Светлый фон

Голова идет кругом; я ошарашено изучаю дикие лица людей и продавцов, и я толком ничего не понимаю. О чем они говорят? Неужели можно продать совесть? Только сейчас я замечаю, что на лицах покупателей нет масок. Это обычные люди с красными от злости и ярости глазами и трясущимися руками. Люди рвутся к ларькам, будто голодные собаки. Я вижу, как молодая девушка сидит за столом, а над ней нависает болезненно худой старик. Он вкалывает в ее вену на руке какую-то золотистно-красную жидкость. Лицо девушки не кажется мне здоровым, оно бледное, блестящее от пота, а веки подрагивают от судорог. Я невольно подаюсь к ней, потому что знаю, что должен помочь, но внезапно кто-то хватает меня за локоть и резко вытаскивает из образовавшейся толпы.

Я не сопротивляюсь, потому что понимаю, что это Джейсон. Я послушно выбираюсь из океана безумия и останавливаюсь только рядом с Норин Монфор. Она шумно вздыхает.

— Ты не должен был отходить.

— Я просто услышал… и сопротивляться сложно. Я не хотел.

— Может, мне привязать тебя? — Резко бросает Джейсон, на что я щурюсь.

— Попробуй.

— Прекратите. Сейчас не время выяснять отношения.

— Что здесь происходит? — Я смахиваю пот с подбородка и поправляю маску. — Здесь продают немыслимые вещи. Совесть, смертные грехи. Не понимаю.

— Ярмарка соблазна, — задумчиво протягивает Норин, — о ней ходят легенды.

— Но как сюда попали все эти люди? Я имею в виду… это просто люди. Обычные.

— А как сюда попал ты?

— Я — другое дело.

— Везде случаются исключения, мальчик, — раздосадовано хрипит Джейсон.

— Это не исключение. Это чистой воды безумие.

— Давайте не терять времени, ладно? — Норин пристально смотрит на меня и кивает, у нее удивительная способность глядеть не на человека, а внутрь него. — Потом поговорим.

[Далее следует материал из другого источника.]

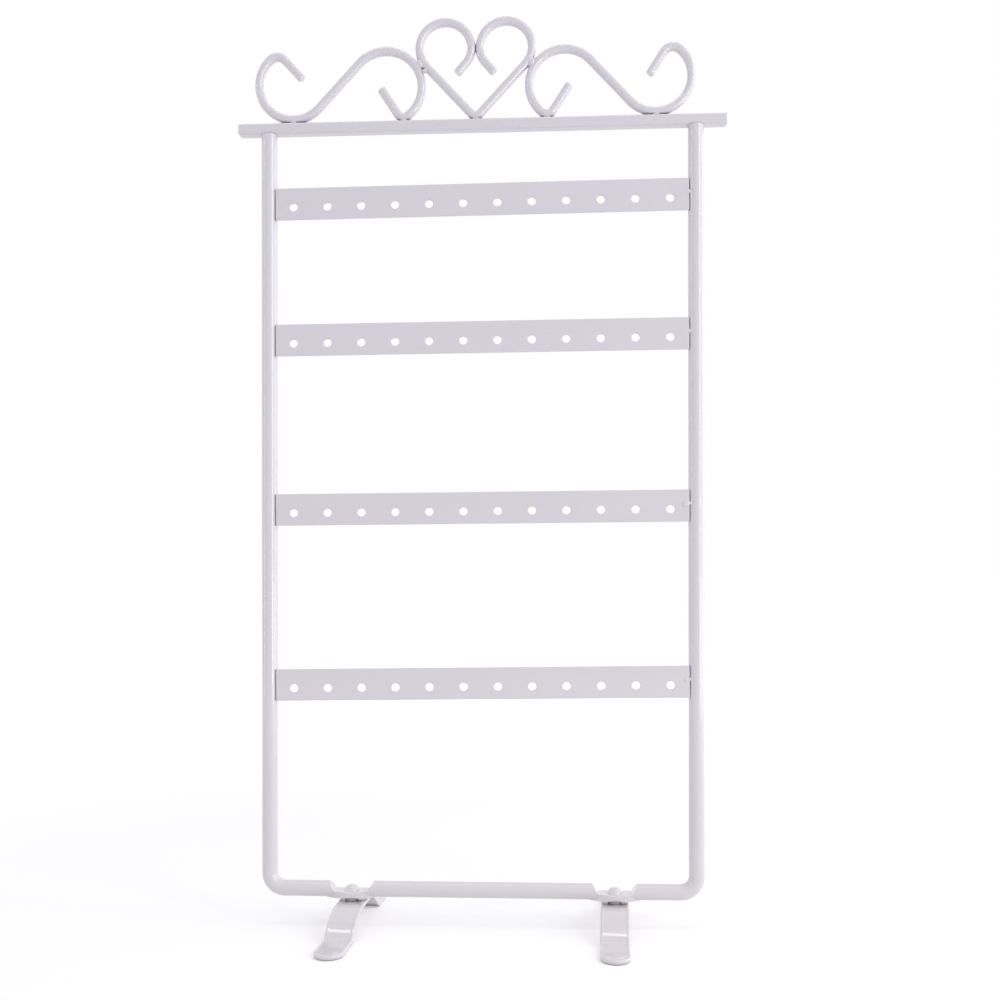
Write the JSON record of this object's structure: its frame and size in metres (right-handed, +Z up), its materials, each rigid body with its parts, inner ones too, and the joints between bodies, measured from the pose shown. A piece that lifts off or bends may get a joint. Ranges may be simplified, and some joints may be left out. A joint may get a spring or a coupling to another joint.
{
  "type": "earring display stand",
  "caption": "Upright bent-rod frame with punched strips for hook earrings, a heart and scroll ornament on a square top bar, and bowed strip feet that swivel on rivets.",
  "frame": {"origin": "on the table, midway between the posts and midway from the front toes to the rear toes", "axes": "+Z up along the posts, +X to the viewer's right along the strips, -Y towards the viewer, the side that the strips are welded to"},
  "size_m": [0.16, 0.0709, 0.2969],
  "materials": {
    "white_enamel": "gloss"
  },
  "bodies": {
    "stand": {"frame_rod": "white_enamel", "top_bar": "white_enamel", "top_strip": "white_enamel", "upper_strip": "white_enamel", "lower_strip": "white_enamel", "bottom_strip": "white_enamel", "heart": "white_enamel", "left_scroll": "white_enamel", "right_scroll": "white_enamel", "left_rivet": "white_enamel", "right_rivet": "white_enamel", "left_washer": "white_enamel", "right_washer": "white_enamel"},
    "left_foot": {"left_foot": "white_enamel"},
    "right_foot": {"right_foot": "white_enamel"}
  },
  "joints": [
    {"name": "left_foot_swivel", "type": "hinge", "parent": "stand", "child": "left_foot", "pos_m": [-0.0426, 0, 0.0081], "axis": [0, 0, 1], "continuous": true},
    {"name": "right_foot_swivel", "type": "hinge", "parent": "stand", "child": "right_foot", "pos_m": [0.0434, 0, 0.0081], "axis": [0, 0, 1], "continuous": true}
  ]
}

Она права. Мы обмениваемся взглядами и бредем за толпой в Чистилище Люцифера, которое напоминает гигантский театр. И я, наконец, вспоминаю, зачем пришел сюда. Мне становится немного легче, ведь у меня есть цель. Когда есть цель, ты можешь предугадать конечный результат, а, значит, тебя не страшит неизвестность. Я стараюсь даже не думать о том, где я, и каким образом в склепе Мефистофеля оказалась целая улица и сооружение, размером с городскую мерею. Все это вполне обычно для мира, в котором я нахожусь. Это единственное, что имеет значение. Я должен абстрагироваться и на несколько часов стать человеком, который не подозревает, что за статуей Ангела Смерти есть иной мир.

Мир обычных людей.

Мы проходим в чистилище и оказываемся в вестибюле перед золотой лестницей. Я с удивлением притормаживаю. Выложенный мрамором разных цветов, вестибюль вмещает двойной пролёт лестницы, внизу у подножия лестницы стоят два бронзовых торшера — это женские фигуры, их лица, искореженные гримасой боли, овиты колючей проволокой. Над головами плавают яркие сгустки лучей. Я с интересом слежу за ними и невольно замечаю, что на расписанном потолке изображены различные музыкальные аллегории. По воздуху витают звуки стонущей скрипки.